**DO THIS:** Copy out each line exactly as it appears.

**DATA:**
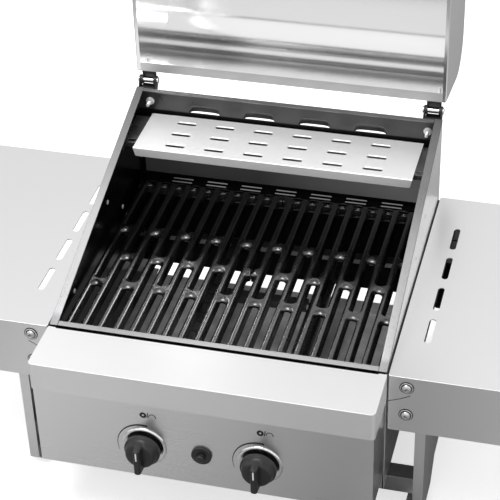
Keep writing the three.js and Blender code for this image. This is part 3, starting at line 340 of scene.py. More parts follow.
deck_steel = brushed_steel("deck_steel", (0.86, 0.86, 0.86), 0.46, "x", 0.25, 0.8)
hood_steel = brushed_steel("hood_steel", (0.85, 0.85, 0.85), 0.17, "x", 0.2)
# The hood's outside is the same sheet as its inside, in a darker, duller copy of the steel:
# painted shade that keeps the lamps' glare down.
hood_outer_shaded_steel = brushed_steel("hood_outer_shaded_steel", (0.66, 0.66, 0.665), 0.36, "x", 0.4)
shelf_steel = brushed_steel("shelf_steel", (0.89, 0.89, 0.895), 0.3, "y", 0.25)
base_steel = brushed_steel("base_steel", (0.85, 0.85, 0.85), 0.34, "z", 0.5)
panel_steel = brushed_steel("panel_steel", (0.9, 0.9, 0.9), 0.28, "x", 0.4)
grip_steel = brushed_steel("grip_steel", (0.6, 0.6, 0.605), 0.3, "x", 0.5)
rim_steel = brushed_steel("rim_steel", (0.42, 0.42, 0.425), 0.34, "y", 2)
plain_steel = brushed_steel("plain_steel", (0.42, 0.42, 0.43), 0.4, "x", 2.5)
dark_steel = brushed_steel("dark_steel", (0.13, 0.13, 0.132), 0.26, "x", 2.5)
rack_steel = brushed_steel("rack_steel", (0.97, 0.97, 0.97), 0.45, "x", 0.4, 0.45)
# The rack's lip is the same sheet as its top, in a brighter copy of the steel: painted light.
rack_lip_lit_steel = brushed_steel("rack_lip_lit_steel", (0.98, 0.98, 0.98), 0.5, "x", 0.8, 0.6)
rear_rim_steel = brushed_steel("rear_rim_steel", (0.16, 0.16, 0.162), 0.34, "x", 2)
baffle_steel = brushed_steel("baffle_steel", (0.8, 0.8, 0.805), 0.35, "x", 1.5, 0.2)
bead_steel = brushed_steel("bead_steel", (0.2, 0.2, 0.2), 0.3, "x", 1)
print("steels ready")

# %% [markdown]
# The inside of the firebox is fired enamel: glassy black over steel, with a faint ripple
# that bends the reflections. The bars are cast iron under the same enamel, so they are
# rougher to the touch and their skin is slightly pebbled. A higher index of refraction
# gives enamel its hard, wet shine.

# %% Enamel and cast iron
RIPPLES = 90
PEBBLES = 900
DUST = 25


def enamel(name, colour, roughness, ior, ripple, pebble):
    material, tree, shader, coordinates = start_finish(name, colour, 0, roughness, ior)
    skin = noise(tree, coordinates, [RIPPLES] * 3, 2)
    grit = noise(tree, coordinates, [PEBBLES] * 3, 3)
    dust = noise(tree, coordinates, [DUST] * 3, 4)
    spread(tree, dust, roughness - 0.05, roughness + 0.09, shader.inputs["Roughness"])
    tint(tree, dust, [c * 0.7 for c in colour], [c * 1.5 for c in colour],
         shader.inputs["Base Color"])
    under = relief(tree, shader, skin, ripple, 0.5)
    relief(tree, shader, grit, pebble, 0.5, under)
    return material


wall_enamel = enamel("wall_enamel", (0.004, 0.004, 0.0045), 0.2, 1.45, 0.25, 0.01)
back_enamel = enamel("back_enamel", (0.03, 0.03, 0.031), 0.3, 1.6, 0.25, 0.01)
bracket_enamel = enamel("bracket_enamel", (0.04, 0.04, 0.041), 0.25, 1.8, 0.15, 0.005)
cast_enamel = enamel("cast_enamel", (0.004, 0.004, 0.0043), 0.2, 2.1, 0.2, 0.003)
rack_soot_and_shade = enamel("rack_soot_and_shade", (0.006, 0.006, 0.006), 0.6, 1.25, 0.1, 0.02)
burner_iron = enamel("burner_iron", (0.02, 0.02, 0.02), 0.25, 2.0, 0.3, 0.5)
hinge_black = enamel("hinge_black", (0.015, 0.015, 0.016), 0.35, 1.5, 0.1, 0.02)
print("enamels ready")

# %% [markdown]
# Below the warming rack, on the inside only, the back wall loses its shine: a second, dull
# black shader takes over there, for soot and as painted shade under the rack. The line where
# it takes over is a height, because the smoke drifts up behind the baffle and leaves through
# the louvres.

# %% Soot and painted shade on the back wall
SOOT_AND_SHADE_LINE = 93
SOOT_AND_SHADE_FADE = 2
TURNED_BACK = 0.2


def coordinates_of(tree):
    return next(n for n in tree.nodes if n.bl_idname == "ShaderNodeTexCoord").outputs["Object"]


def second_shader(material, colour, roughness, ior, share):
    """Shows another plain shader in a material, by a share from 0 to 1."""
    tree = material.node_tree
    other = tree.nodes.new("ShaderNodeBsdfPrincipled")
    other.inputs["Base Color"].default_value = (*colour, 1)
    other.inputs["Roughness"].default_value = roughness
    other.inputs["IOR"].default_value = ior
    mix = tree.nodes.new("ShaderNodeMixShader")
    tree.links.new(share, mix.inputs["Fac"])
    tree.links.new(tree.nodes["Principled BSDF"].outputs["BSDF"], mix.inputs[1])
    tree.links.new(other.outputs["BSDF"], mix.inputs[2])
    tree.links.new(mix.outputs["Shader"], tree.nodes["Material Output"].inputs["Surface"])


tree = back_enamel.node_tree
level = shelf_top_z + SOOT_AND_SHADE_LINE * MM
undarkened = along(tree, coordinates_of(tree), "Z", level - SOOT_AND_SHADE_FADE * MM, level, ((0, 0), (1, 1)))
facing = tree.nodes.new("ShaderNodeNewGeometry").outputs["Normal"]
outside = along(tree, facing, "Y", 0, TURNED_BACK, ((0, 0), (1, 1)))
# Soot and painted shade: below the line, and only on the inside, a dull black shader.
soot_and_shade = math_node(tree, "SUBTRACT", 1.0, math_node(tree, "MAXIMUM", undarkened, outside))
second_shader(back_enamel, (0.0015, 0.0015, 0.0015), 0.6, 1.25, soot_and_shade)
print("soot below", SOOT_AND_SHADE_LINE, "mm")

# %% [markdown]
# The small parts have finishes of their own: bright plated screws, brass valves, black
# moulded knobs with a fine spark texture, rubber feet and a glazed ceramic electrode.

# %% Small finishes


def small_finish(name, colour, metal, roughness, grain, height, ior=1.5):
    material, tree, shader, coordinates = start_finish(name, colour, metal, roughness, ior)
    fine = noise(tree, coordinates, [grain] * 3)
    spread(tree, fine, roughness * 0.75, roughness * 1.3, shader.inputs["Roughness"])
    tint(tree, fine, [c * 0.85 for c in colour], [min(c * 1.1, 1) for c in colour],
         shader.inputs["Base Color"])
    relief(tree, shader, fine, height, 0.4)
    return material


bright_steel = small_finish("bright_steel", (0.9, 0.9, 0.91), 1, 0.1, 300, 0.01)
zinc_plate = small_finish("zinc_plate", (0.85, 0.85, 0.85), 0.4, 0.35, 300, 0.01)
screw_plate = small_finish("screw_plate", (0.72, 0.72, 0.72), 0.9, 0.22, 300, 0.01)
tray_zinc = small_finish("tray_zinc", (0.82, 0.82, 0.83), 0.1, 0.45, 60, 0.05)
DARKENED_COLOUR = (0.02, 0.02, 0.02, 1)
TRAY_PAINTED_SHADE = ((0, 0.3), (0.35, 0.45), (0.7, 0.85), (1, 1))
TRAY_REACH = 0.36
BAFFLE_LEVELS = ((0, 0.24), (0.4, 0.19), (0.75, 0.55), (1, 1))
BAFFLE_REACH = 0.2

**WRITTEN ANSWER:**
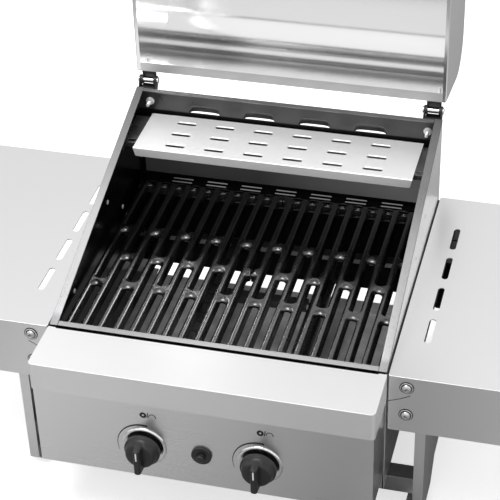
Keep writing the three.js and Blender code for this image. This is part 3, starting at line 340 of scene.py. More parts follow.
deck_steel = brushed_steel("deck_steel", (0.86, 0.86, 0.86), 0.46, "x", 0.25, 0.8)
hood_steel = brushed_steel("hood_steel", (0.85, 0.85, 0.85), 0.17, "x", 0.2)
# The hood's outside is the same sheet as its inside, in a darker, duller copy of the steel:
# painted shade that keeps the lamps' glare down.
hood_outer_shaded_steel = brushed_steel("hood_outer_shaded_steel", (0.66, 0.66, 0.665), 0.36, "x", 0.4)
shelf_steel = brushed_steel("shelf_steel", (0.89, 0.89, 0.895), 0.3, "y", 0.25)
base_steel = brushed_steel("base_steel", (0.85, 0.85, 0.85), 0.34, "z", 0.5)
panel_steel = brushed_steel("panel_steel", (0.9, 0.9, 0.9), 0.28, "x", 0.4)
grip_steel = brushed_steel("grip_steel", (0.6, 0.6, 0.605), 0.3, "x", 0.5)
rim_steel = brushed_steel("rim_steel", (0.42, 0.42, 0.425), 0.34, "y", 2)
plain_steel = brushed_steel("plain_steel", (0.42, 0.42, 0.43), 0.4, "x", 2.5)
dark_steel = brushed_steel("dark_steel", (0.13, 0.13, 0.132), 0.26, "x", 2.5)
rack_steel = brushed_steel("rack_steel", (0.97, 0.97, 0.97), 0.45, "x", 0.4, 0.45)
# The rack's lip is the same sheet as its top, in a brighter copy of the steel: painted light.
rack_lip_lit_steel = brushed_steel("rack_lip_lit_steel", (0.98, 0.98, 0.98), 0.5, "x", 0.8, 0.6)
rear_rim_steel = brushed_steel("rear_rim_steel", (0.16, 0.16, 0.162), 0.34, "x", 2)
baffle_steel = brushed_steel("baffle_steel", (0.8, 0.8, 0.805), 0.35, "x", 1.5, 0.2)
bead_steel = brushed_steel("bead_steel", (0.2, 0.2, 0.2), 0.3, "x", 1)
print("steels ready")

# %% [markdown]
# The inside of the firebox is fired enamel: glassy black over steel, with a faint ripple
# that bends the reflections. The bars are cast iron under the same enamel, so they are
# rougher to the touch and their skin is slightly pebbled. A higher index of refraction
# gives enamel its hard, wet shine.

# %% Enamel and cast iron
RIPPLES = 90
PEBBLES = 900
DUST = 25


def enamel(name, colour, roughness, ior, ripple, pebble):
    material, tree, shader, coordinates = start_finish(name, colour, 0, roughness, ior)
    skin = noise(tree, coordinates, [RIPPLES] * 3, 2)
    grit = noise(tree, coordinates, [PEBBLES] * 3, 3)
    dust = noise(tree, coordinates, [DUST] * 3, 4)
    spread(tree, dust, roughness - 0.05, roughness + 0.09, shader.inputs["Roughness"])
    tint(tree, dust, [c * 0.7 for c in colour], [c * 1.5 for c in colour],
         shader.inputs["Base Color"])
    under = relief(tree, shader, skin, ripple, 0.5)
    relief(tree, shader, grit, pebble, 0.5, under)
    return material


wall_enamel = enamel("wall_enamel", (0.004, 0.004, 0.0045), 0.2, 1.45, 0.25, 0.01)
back_enamel = enamel("back_enamel", (0.03, 0.03, 0.031), 0.3, 1.6, 0.25, 0.01)
bracket_enamel = enamel("bracket_enamel", (0.04, 0.04, 0.041), 0.25, 1.8, 0.15, 0.005)
cast_enamel = enamel("cast_enamel", (0.004, 0.004, 0.0043), 0.2, 2.1, 0.2, 0.003)
rack_soot_and_shade = enamel("rack_soot_and_shade", (0.006, 0.006, 0.006), 0.6, 1.25, 0.1, 0.02)
burner_iron = enamel("burner_iron", (0.02, 0.02, 0.02), 0.25, 2.0, 0.3, 0.5)
hinge_black = enamel("hinge_black", (0.015, 0.015, 0.016), 0.35, 1.5, 0.1, 0.02)
print("enamels ready")

# %% [markdown]
# Below the warming rack, on the inside only, the back wall loses its shine: a second, dull
# black shader takes over there, for soot and as painted shade under the rack. The line where
# it takes over is a height, because the smoke drifts up behind the baffle and leaves through
# the louvres.

# %% Soot and painted shade on the back wall
SOOT_AND_SHADE_LINE = 93
SOOT_AND_SHADE_FADE = 2
TURNED_BACK = 0.2


def coordinates_of(tree):
    return next(n for n in tree.nodes if n.bl_idname == "ShaderNodeTexCoord").outputs["Object"]


def second_shader(material, colour, roughness, ior, share):
    """Shows another plain shader in a material, by a share from 0 to 1."""
    tree = material.node_tree
    other = tree.nodes.new("ShaderNodeBsdfPrincipled")
    other.inputs["Base Color"].default_value = (*colour, 1)
    other.inputs["Roughness"].default_value = roughness
    other.inputs["IOR"].default_value = ior
    mix = tree.nodes.new("ShaderNodeMixShader")
    tree.links.new(share, mix.inputs["Fac"])
    tree.links.new(tree.nodes["Principled BSDF"].outputs["BSDF"], mix.inputs[1])
    tree.links.new(other.outputs["BSDF"], mix.inputs[2])
    tree.links.new(mix.outputs["Shader"], tree.nodes["Material Output"].inputs["Surface"])


tree = back_enamel.node_tree
level = shelf_top_z + SOOT_AND_SHADE_LINE * MM
undarkened = along(tree, coordinates_of(tree), "Z", level - SOOT_AND_SHADE_FADE * MM, level, ((0, 0), (1, 1)))
facing = tree.nodes.new("ShaderNodeNewGeometry").outputs["Normal"]
outside = along(tree, facing, "Y", 0, TURNED_BACK, ((0, 0), (1, 1)))
# Soot and painted shade: below the line, and only on the inside, a dull black shader.
soot_and_shade = math_node(tree, "SUBTRACT", 1.0, math_node(tree, "MAXIMUM", undarkened, outside))
second_shader(back_enamel, (0.0015, 0.0015, 0.0015), 0.6, 1.25, soot_and_shade)
print("soot below", SOOT_AND_SHADE_LINE, "mm")

# %% [markdown]
# The small parts have finishes of their own: bright plated screws, brass valves, black
# moulded knobs with a fine spark texture, rubber feet and a glazed ceramic electrode.

# %% Small finishes


def small_finish(name, colour, metal, roughness, grain, height, ior=1.5):
    material, tree, shader, coordinates = start_finish(name, colour, metal, roughness, ior)
    fine = noise(tree, coordinates, [grain] * 3)
    spread(tree, fine, roughness * 0.75, roughness * 1.3, shader.inputs["Roughness"])
    tint(tree, fine, [c * 0.85 for c in colour], [min(c * 1.1, 1) for c in colour],
         shader.inputs["Base Color"])
    relief(tree, shader, fine, height, 0.4)
    return material


bright_steel = small_finish("bright_steel", (0.9, 0.9, 0.91), 1, 0.1, 300, 0.01)
zinc_plate = small_finish("zinc_plate", (0.85, 0.85, 0.85), 0.4, 0.35, 300, 0.01)
screw_plate = small_finish("screw_plate", (0.72, 0.72, 0.72), 0.9, 0.22, 300, 0.01)
tray_zinc = small_finish("tray_zinc", (0.82, 0.82, 0.83), 0.1, 0.45, 60, 0.05)
DARKENED_COLOUR = (0.02, 0.02, 0.02, 1)
TRAY_PAINTED_SHADE = ((0, 0.3), (0.35, 0.45), (0.7, 0.85), (1, 1))
TRAY_REACH = 0.36
BAFFLE_LEVELS = ((0, 0.24), (0.4, 0.19), (0.75, 0.55), (1, 1))
BAFFLE_REACH = 0.2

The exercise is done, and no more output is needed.